Lane, O’Keefe and DiGiovanni invoked the 3-2 vote over smokers Presley and Art Holmes, to abolish smoking.
“Lane smiled at Holmes, sitting next to him, and mused, ‘Right down party lines!’ ” my article said.
No comment came from Holmes, nor from City Manager Ken Carr, who also smoked.
“Later in the meeting, however, the city manager became the first person to violate the new council ban,” I wrote. “He forgot and lit up a cigarette, only to be promptly admonished by Lane.”
“I’m tired of being told what I can or can’t do,” Presley said. “I’d light up if I felt like a cigarette.”
Soon thereafter, Presley resigned from the council over a variety of issues.
‘ORDER OF THE GARLIC’
On St. Patrick’s Day in 1976, Patrick Lane became mayor, succeeding DiGiovanni’s year as mayor.
Lane enhanced the tradition of presenting the yearly outgoing mayor with a plaque of honor.
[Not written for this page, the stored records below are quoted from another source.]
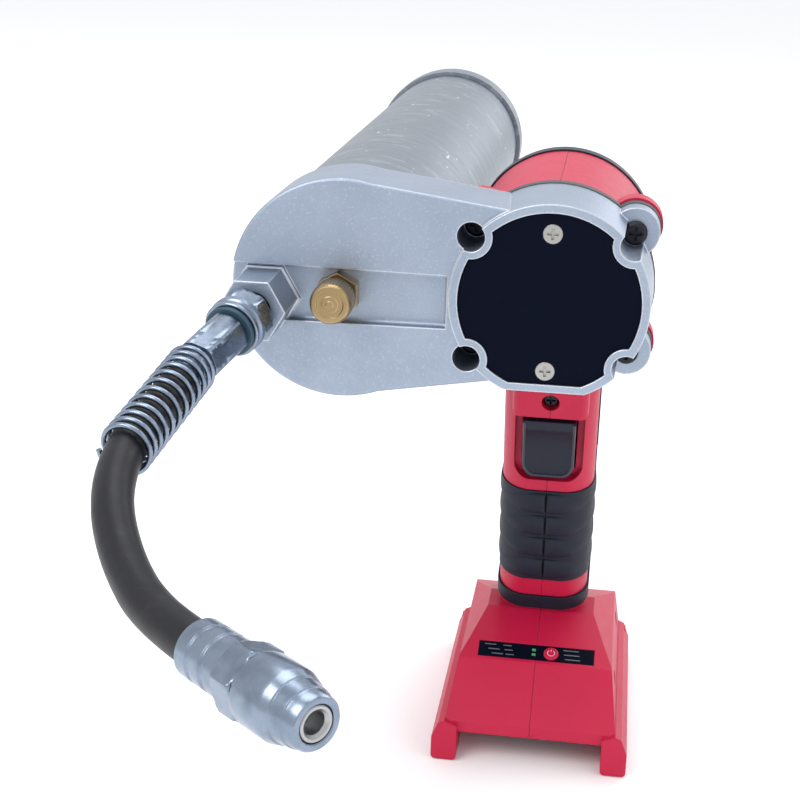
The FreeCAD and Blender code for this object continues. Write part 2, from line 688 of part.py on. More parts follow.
housing = housing.cut(vents)
screw_bores = []
for place in HOUSING_SCREWS:
    screw_bores += [rod(1.5, (-14, place.y, place.z), (40, place.y, place.z)),
                    rod(3.1, (11, place.y, place.z), (45, place.y, place.z))]
housing = housing.cut(screw_bores)
huge = 400
left_side = block((-huge, -huge, -huge), (-0.05, huge, huge))
right_side = block((0.05, -huge, -huge), (huge, huge, huge))
shaped("housing_left", single(housing.common(left_side)))
shaped("housing_right", single(housing.common(right_side)))
shaped("housing_screws", Part.makeCompound([
    pan_screw((11, p.y, p.z), (-1, 0, 0), 2.8, 2.2, 1.45, 22) for p in HOUSING_SCREWS]))
shaped("front_screw", pan_screw(on_handle(0, -depth / 2 + 0.5, FRONT_SCREW), BACK, 2.8, 2.0, 1.55, 8))

# ---------------------------------------------------------------- rubber and small trim
grip = handle_bar(width + 0.8, depth + 0.8, GRIP_TOP + 0.1, GRIP_END - 0.1, 11.4).cut(
    handle_bar(width - 2.5, depth - 2.5, GRIP_TOP - 1, GRIP_END + 1, 9.75))
notches = []
for side in (-1, 1):
    for i in range(3):
        down = 96 + 12.2 * i
        notches.append(handle_block((side * (width / 2 - 3), -4, down),
                                    (side * (width / 2 + 3), 6, down + 6)))
grip = grip.cut(notches)
shaped("grip_left", single(grip.common(left_side)))
shaped("grip_right", single(grip.common(right_side)))
ring = handle_bar(width + 1.6, depth + 1.6, RING_TOP + 0.1, RING_END - 0.1, 11.8).cut(
    handle_bar(width - 1.9, depth - 1.9, RING_TOP - 1, RING_END + 1, 10.05))
shaped("neck_ring", single(ring))
strips = [handle_block((side * (width / 2 - 1.1), -3.9, 40.1),
                       (side * (width / 2 + 0.5), 14.9, 79.9)) for side in (-1, 1)]
shaped("side_strips", Part.makeCompound(strips))
plate = panel_block((-21.7, -3.5, -0.8), (21.7, 3.5, 0.1))
lamps = [panel_block((-1.6, low, -0.4), (-0.2, low + 1.1, 0.25)) for low in (0.5, -1.7)]
label = plate.cut([Part.makeCylinder(3.05, 4, on_panel(*button_spot, -2), panel_out)]
                  + [lamp.copy() for lamp in lamps])
shaped("label_panel", single(label))
shaped("status_lights", Part.makeCompound(lamps))
cap_shape = Part.makeCylinder(2.85, 5.2, on_panel(*button_spot, -4.4), panel_out)
rim = [e for e in cap_shape.Edges if (e.CenterOfMass - on_panel(*button_spot, 0.8)).Length < 0.1]
cap_shape = cap_shape.makeFillet(0.5, rim)
flange_cap = Part.makeCylinder(3.6, 0.8, on_panel(*button_spot, -4.4), panel_out)
shaped("power_button", single(cap_shape.fuse(flange_cap)))
shaped("control_board", panel_block((-20, -6.5, -7.4), (20, 6.5, -5.8)))

# ---------------------------------------------------------------- trigger and switch
travel = size("trigger_travel")


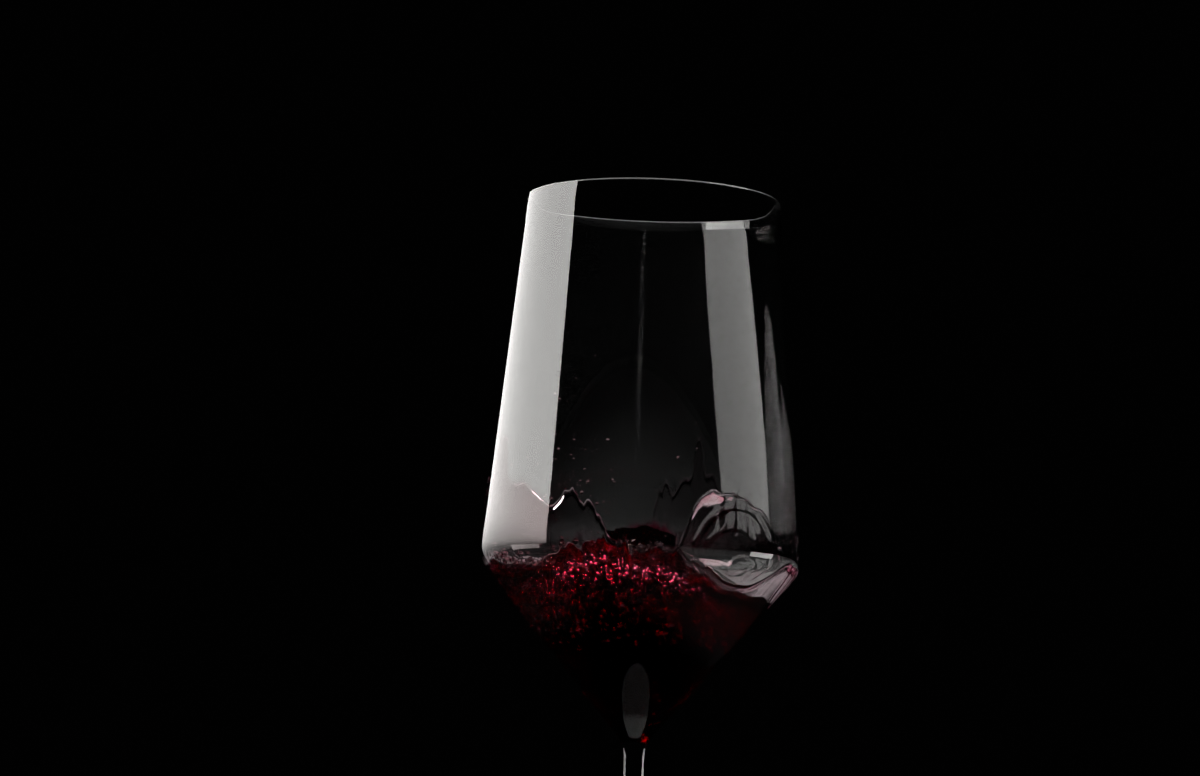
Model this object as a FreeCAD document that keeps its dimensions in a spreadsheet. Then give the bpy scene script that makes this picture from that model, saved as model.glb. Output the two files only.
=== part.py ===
import FreeCAD, Part
import Sketcher
import math
import os
from collections import namedtuple

from FreeCAD import Vector

# A large stemmed wine glass with a splash of red wine in the base of its bowl. The glass is one
# blown piece turned about the Z axis. The foot's flat ring rests on the floor at Z = 0, with the
# origin at its centre. Sizes are in millimetres, measured from the floor up and across the axis.

SIZES = {
    # the bowl: nearly straight walls that lean in to the rim, over a cone-shaped base
    "total_height": 245.0,
    "rim_width": 75.5,
    "rim_wall": 1.0,
    "bowl_width": 95.0,
    "bowl_wall": 1.2,
    "widest_height": 140.8,
    "shoulder_radius": 10.5,
    "bowl_floor_height": 92.0,
    "bowl_floor_radius": 7.0,
    # the stem, slightly slimmer at its waist, and the short flare where it meets the bowl
    "neck_height": 84.0,
    "neck_radius": 4.5,
    "stem_waist_width": 7.0,
    "stem_waist_height": 52.0,
    "stem_curve_radius": 900.0,
    # the foot: a thin disc that rests on a flat ring round a shallow hollow
    "foot_width": 84.0,
    "foot_edge": 1.6,
    "foot_rise": 4.4,
    "foot_flare_radius": 15.0,
    "rest_ring_width": 4.0,
    "foot_hollow": 0.9,
    # the wine, with its surface pushed up to the left and piled into a mound by pouring
    "wine_gap": 0.15,
    "wine_level": 130.0,
    "wine_top_limit": 149.0,
    "slosh_rise": 10.0,
    "mound_height": 12.0,
    "mound_radius": 21.0,
    "mound_right": 4.0,
    "mound_front": 8.0,
    "chop_height": 0.7,
    "chop_length": 17.0,
}

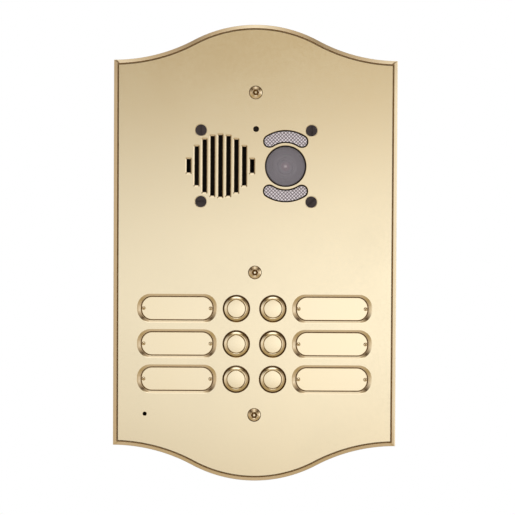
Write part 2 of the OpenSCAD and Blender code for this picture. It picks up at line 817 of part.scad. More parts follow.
module microphone_boot() {
    color("black") stand()
        at(mic_at) difference() {
            union() {
                translate([0, 0, -9]) cylinder(d = 11, h = back_z + 9);
                translate([-3, 3, -6]) cube([6, 5.2, 5]);
            }
            translate([0, 0, -6.5]) cylinder(d = 6, h = 5 + eps);
            translate([0, 0, -2]) cylinder(d = mic_d, h = 6);
        }
}

module microphone_lead() {
    color("dimgray") stand() tube(LEAD_ROUTE, lead_d / 2, 8);
}

front_plate();
plate_gasket();
back_box();
screw_lugs();
plate_screws();
for (i = [1:6]) nameplate(i);
nameplate_screws();
for (i = [1:6]) button_bezel(i);
for (i = [1:6]) button_cap(i);
for (i = [1:6]) button_spring(i);
cap_nuts();
switch_board();
tact_switches();
board_standoffs();
board_screws();
unit_housing();
unit_cover();
unit_screws();
speaker_mesh();
speaker_frame();
speaker_cone();
speaker_magnet();
camera_window();
camera_shroud();
camera_yoke();
camera_body();
camera_lens();
lamp_diffuser(0);  // lamp_diffuser_upper
lamp_diffuser(180);  // lamp_diffuser_lower
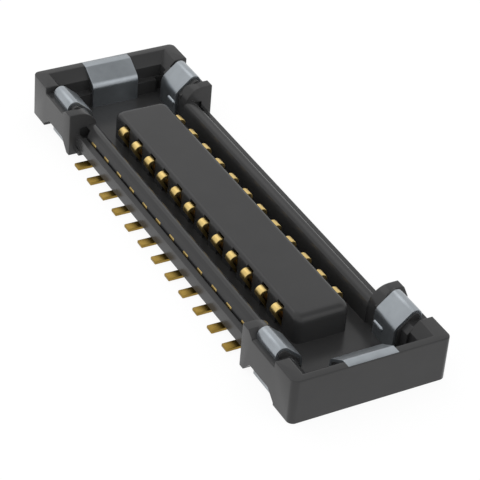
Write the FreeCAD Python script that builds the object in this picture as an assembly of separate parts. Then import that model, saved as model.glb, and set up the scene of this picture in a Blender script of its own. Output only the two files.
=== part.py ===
import FreeCAD, Part
import math
import os

# Fine pitch board-to-board receptacle, 24 positions in two rows of 12.
# Frame: +X along the length, +Y across the width, +Z up, origin on the
# soldering plane under the middle of the part. Millimetres.

# ---- driving dimensions -------------------------------------------------
pitch = 0.35            # contact spacing in a row
per_row = 12            # contacts in each row
length = 6.67           # housing length
width = 1.97            # housing width over the end blocks
height = 0.572          # housing top above the soldering plane
plan_r = 0.078          # vertical corner radius of the end blocks
edge_r = 0.014          # small break on the top outer edges

floor_top = 0.11        # floor of the mating cavity
under_z = 0.035         # underside of the floor between the legs

shoulder_x = 2.22       # end blocks begin here
shoulder_t = 0.125      # thickness of the full-height shoulder post
ramp_t = 0.09           # ramp from the post down to the saddle
saddle_z = 0.500        # flank top beside the metal arms
corner_x = 2.93         # corner blocks begin here

flat_x = 3.235          # inner edge of the flat rim on the end wall
flat_y = 0.82           # inner edge of the flat rim on the flanks
slope_x = 3.10          # foot of the lead-in slope, end wall
slope_y = 0.70          # foot of the lead-in slope, flanks
slope_z = 0.447
ledge_z = 0.29          # step in the end wall
ledge_x = 3.005

shoulder_r = 0.25       # crown radius of the shoulder profile
shoulder_yc = 0.86
flank_in = 0.615        # inner face of the flanks below the crown

wall_out = 0.885        # outer face of the long walls
wall_foot = 0.80        # foot of the walls, behind the solder tails' bends
skirt_z = 0.10          # lower edge of the outer face
shelf_z = 0.282         # shelf along the outside of the long walls
groove_out = 0.810      # channel along the shelf that shows the contact hoops
groove_in = 0.79
groove_z = 0.24         # its bottom
crest_z = 0.408         # crest of the long walls
crest_r = 0.105         # round-over on the inside of the crest
wall_in = 0.5985        # inner face of the long walls

island_half_x = 2.30
island_half_y = 0.346
island_top = 0.47
island_nose_r = 0.11
island_side_r = 0.070
island_plan_r = 0.10
slot_top = 0.44         # slots in the island's sides behind the contact caps
slot_gap = 0.01

sheet = 0.04            # stock thickness of the contacts and fittings
contact_w = 0.12        # contact width
lead_tip = 1.019        # half span over the solder tails
leg_y = 0.78            # rising leg inside the long wall
hoop_y = 0.706          # hoop buried in the wall crest
hoop_z = 0.25
down_y = 0.632
trough_z = 0.06
cap_y = 0.366           # rounded contact cap
cap_z = 0.343
cap_r = 0.052
spring_lean = 33.0      # lean of the leg that carries the cap, degrees
tuck_z = 0.25

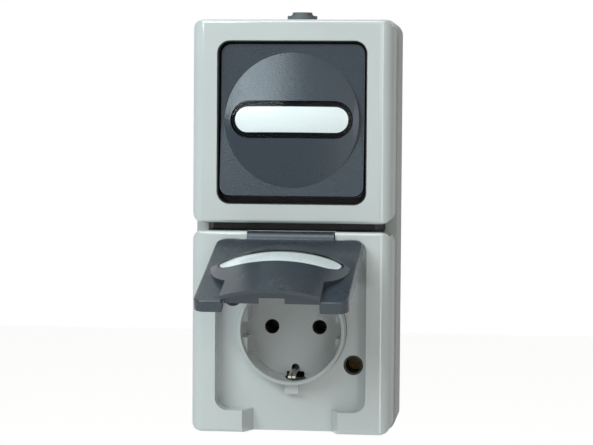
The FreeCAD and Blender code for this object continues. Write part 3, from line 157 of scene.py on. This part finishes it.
class HousingFinish(bpy.types.PropertyGroup):
    """Light grey glossy mouldings."""

    body: colour("Housing", "Colour of the covers and the well", (0.455, 0.507, 0.506))
    # Darker than the covers' plastic: painted shade of the box's side faces
    box: colour("Box", "Colour of the duller box on the wall", (0.40, 0.425, 0.415))
    gloss: share("Roughness", "Roughness of the polished mouldings", 0.07)
    ripple: length("Ripple", "Height of the faint waves that moulding leaves", 0.000012)
    edge: length("Edge", "Radius that the mould leaves on crisp edges", 0.00035)


class TrimFinish(bpy.types.PropertyGroup):
    """Blue-grey textured mouldings."""

    body: colour("Trim", "Colour of the rocker", (0.012, 0.021, 0.032))
    # A lighter copy of the rocker's trim colour: painted sheen on the open lid
    lid: colour("Lid", "Colour of the lid", (0.024, 0.033, 0.043))
    sheen: share("Roughness", "Roughness of the eroded mould texture", 0.25)
    grain: length("Grain", "Size of the eroded mould texture", 0.00055)
    depth: length("Grain depth", "Depth of the eroded mould texture", 0.00004)
    edge: length("Edge", "Radius that the mould leaves on crisp edges", 0.0003)


class WindowFinish(bpy.types.PropertyGroup):
    """Clear windows and the labels behind them."""

    clear: colour("Window", "Tint of the clear windows", (0.97, 0.985, 0.98))
    paper: colour("Label", "Colour of the blank labels", (0.77, 0.81, 0.845))


class MetalFinish(bpy.types.PropertyGroup):
    """Contacts, screws and pins."""

    # Brass darkened nearly to black: painted shade on the screws deep in their wells
    brass: colour("Brass", "Colour of the cover screws", (0.045, 0.034, 0.014))
    nickel: colour("Nickel", "Colour of the plated contacts", (0.66, 0.63, 0.57))
    zinc: colour("Zinc", "Colour of the plated steel", (0.60, 0.61, 0.63))


class StageSetup(bpy.types.PropertyGroup):
    """Camera, lamps and floor."""

    camera_place: position("Camera", "Where the camera stands", (0.1003, -0.8675, 0.0432))
    camera_aim: position("Aim", "What the camera looks at", (0.0022, -0.046, 0.00198))
    camera_roll: bpy.props.FloatProperty(
        name="Roll", description="Turn of the camera about its view", subtype="ANGLE",
        unit="ROTATION", default=math.radians(0.4))
    lens: bpy.props.FloatProperty(
        name="Lens", description="Focal length of the camera", subtype="DISTANCE_CAMERA",
        default=129.5, min=10)
    key: power("Key light", "Power of the large lamp at the upper left", 6.0)
    fill: power("Fill light", "Power of the soft lamp beside the camera", 1.8)
    ceiling: power("Ceiling light", "Power of the soft lamp overhead", 5.0)
    strip: power("Strip light", "Power of the tall narrow lamp at the right", 2.7)
    room: bpy.props.FloatProperty(
        name="Room light", description="Strength of the even light all round",
        default=0.15, min=0)


# Materials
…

He offered DiGiovanni a bulb of garlic, hanging from a string necklace, to wear.
“It’s the day of the Irish,” Lane said. “St. Patrick came from Italy and went to Ireland. He left Italy and took up greener pastures. But we’re very benevolent and generous people, and I want to extend to you equal time for people of other origins.”
DiGiovanni wouldn’t wear the bulb, throwing it into the wastebasket. Lane continued to remind him of “the illustrious Order of the Garlic,” suggesting the outgoing mayor could wear it “to keep the critters away.”
These councilmembers generally got along well, though they disagreed at times, and it could be entertaining.
But among the biggest issues, they aimed to clean up and upgrade the Pier Bowl area, providing the town with a “Window to the Sea” by creating a grassy park to replace buildings, and try to protect San Clemente’s empty hills from being developed as intensely as much of Southern California—by requiring housing developers to put homes in clusters to preserve large swaths of open space.
Both issues became highly controversial, spurring debates, recall elections, more elections, challenges from property owners, lawsuits from big developers, and more.
But in the end, the town turned out pretty nicely.